Notice. By use of our Services, you consent to receive electronic communications from Company. You also agree that any such communications satisfy any legal requirement to make such communications in writing under this Agreement or under any applicable laws or regulations. Specifically, we may provide notice to you by sending an email to the address that you provided as part of your registration for our Services. Any notice to the Company must be provided in writing and sent via email to compliance@amember.com. Please include your full name and contact information in the email for verification purposes.
Dispute Resolution. Any controversy between the Parties to this Agreement involving the construction or application of any of the terms, provisions, or conditions of this Agreement, shall on written request of either party served on the other, be submitted first to mediation and then if still unresolved to binding arbitration. Said mediation or binding arbitration shall comply with and be governed by the provisions of the American Arbitration Association for Commercial Disputes unless the Parties stipulate otherwise. The attorneys’ fees and costs of arbitration shall be borne by the losing party unless the Parties stipulate otherwise, or in such proportions, as the arbitrator shall decide.
This Agreement shall be governed in all respects by the laws of the United States of America and by the laws of the State of Texas.

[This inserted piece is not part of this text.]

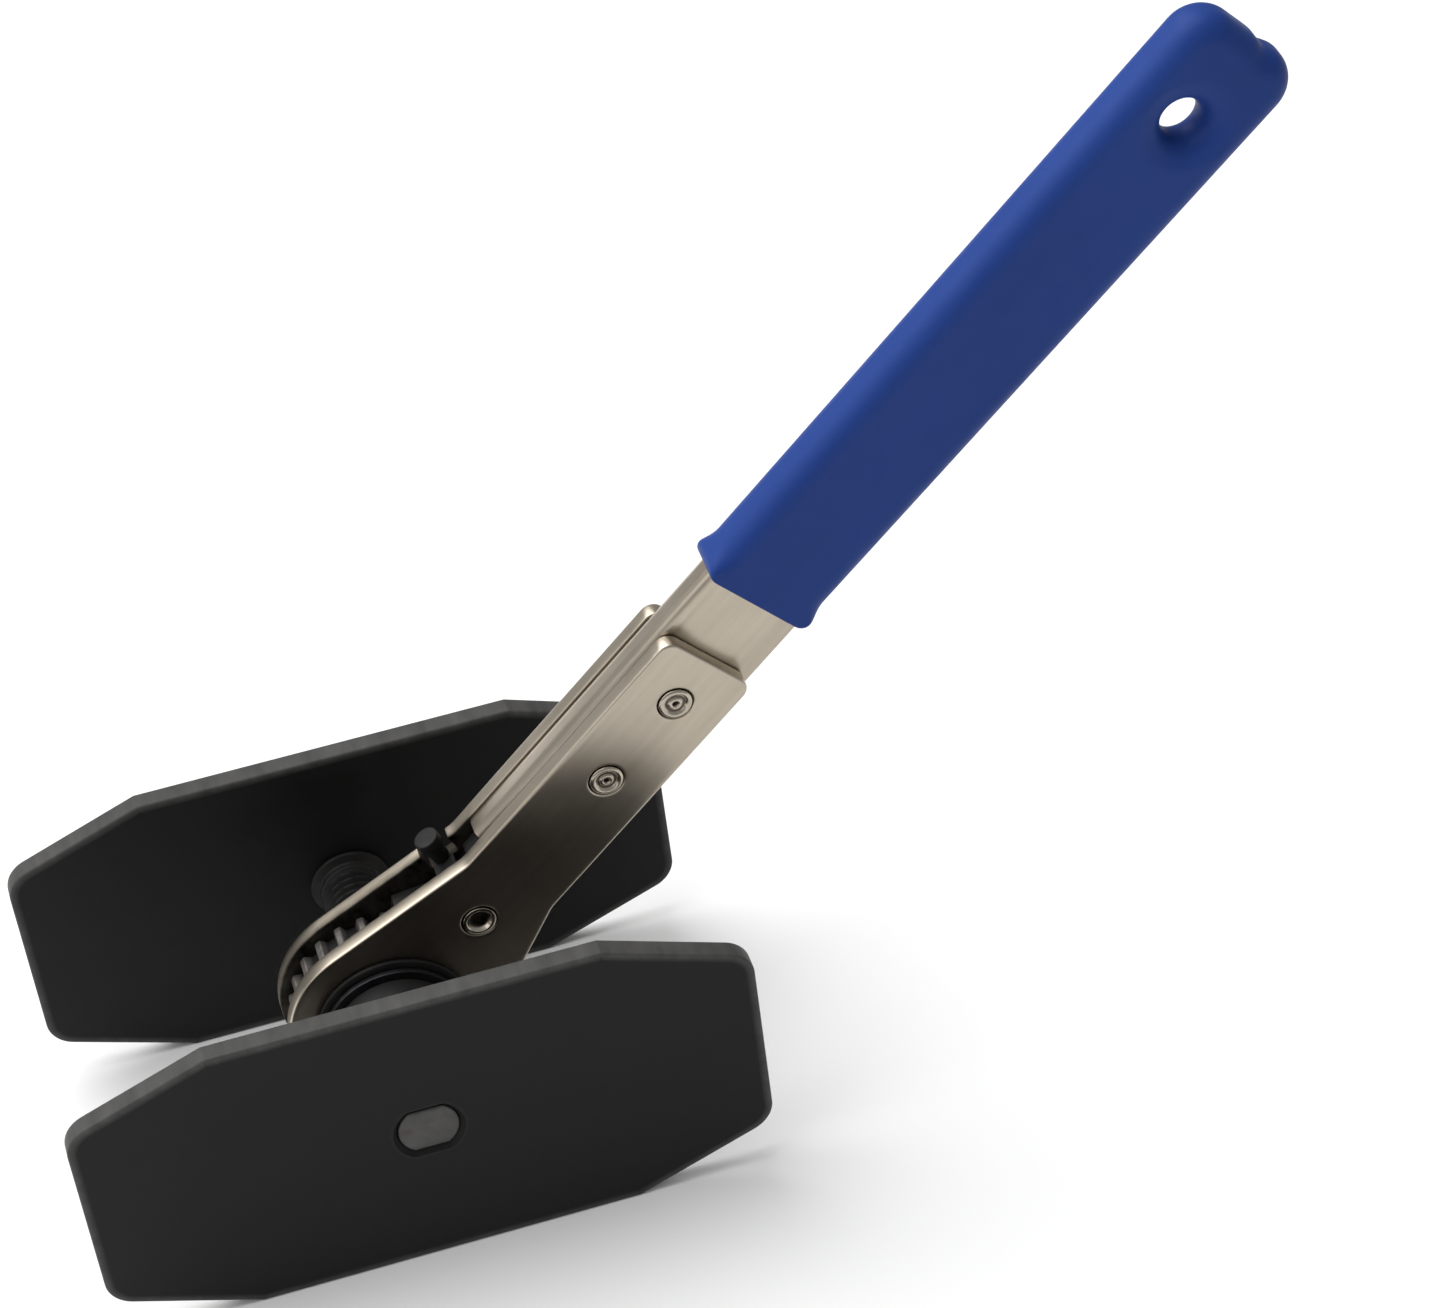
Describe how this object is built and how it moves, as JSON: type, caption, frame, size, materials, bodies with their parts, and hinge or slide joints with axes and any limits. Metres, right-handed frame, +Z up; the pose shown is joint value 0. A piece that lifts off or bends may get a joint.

The Courts of Harris County, Texas shall be the exclusive forum for any mediation, arbitration, litigation, or dispute resolution.
To the maximum extent permitted by applicable law, You and Company agree to only bring disputes in an individual capacity and shall not (a) seek to bring, join, or participate in any class or representative action, collective or class-wide arbitration, or any other action where another individual or entity acts in a representative capacity (e.g., private attorney general actions); or (b) consolidate or combine individual proceedings or permit an arbitrator to do so without the express consent of all parties to this Agreement and all other actions or arbitrations.
You acknowledge and agree that a breach or threatened breach of its obligations with respect to its confidentiality obligations or engaging in Prohibited Uses would cause Company irreparable harm for which monetary damages would not be an adequate remedy. In the event of such breach or threatened breach, we will be entitled to equitable relief, including a restraining order, an injunction, specific performance, and any other relief that may be available from any court, without any requirement to post a bond or other security, or to prove actual damages or that monetary damages are not an adequate remedy, and shall entitle Company to pursue injunctive relief and all economic damages. Such remedies are not exclusive and are in addition to all other remedies that may be available at law, in equity, or otherwise.
Entire Agreement. This Agreement, along with the additional parts specified in the first paragraph, constitute the entire agreement with respect to the relationship between Company and you and supersedes all prior agreements, whether written or oral, concerning such relationship. This Agreement may not be changed, waived, or modified except by Company as provided herein or otherwise by written instrument signed by Company.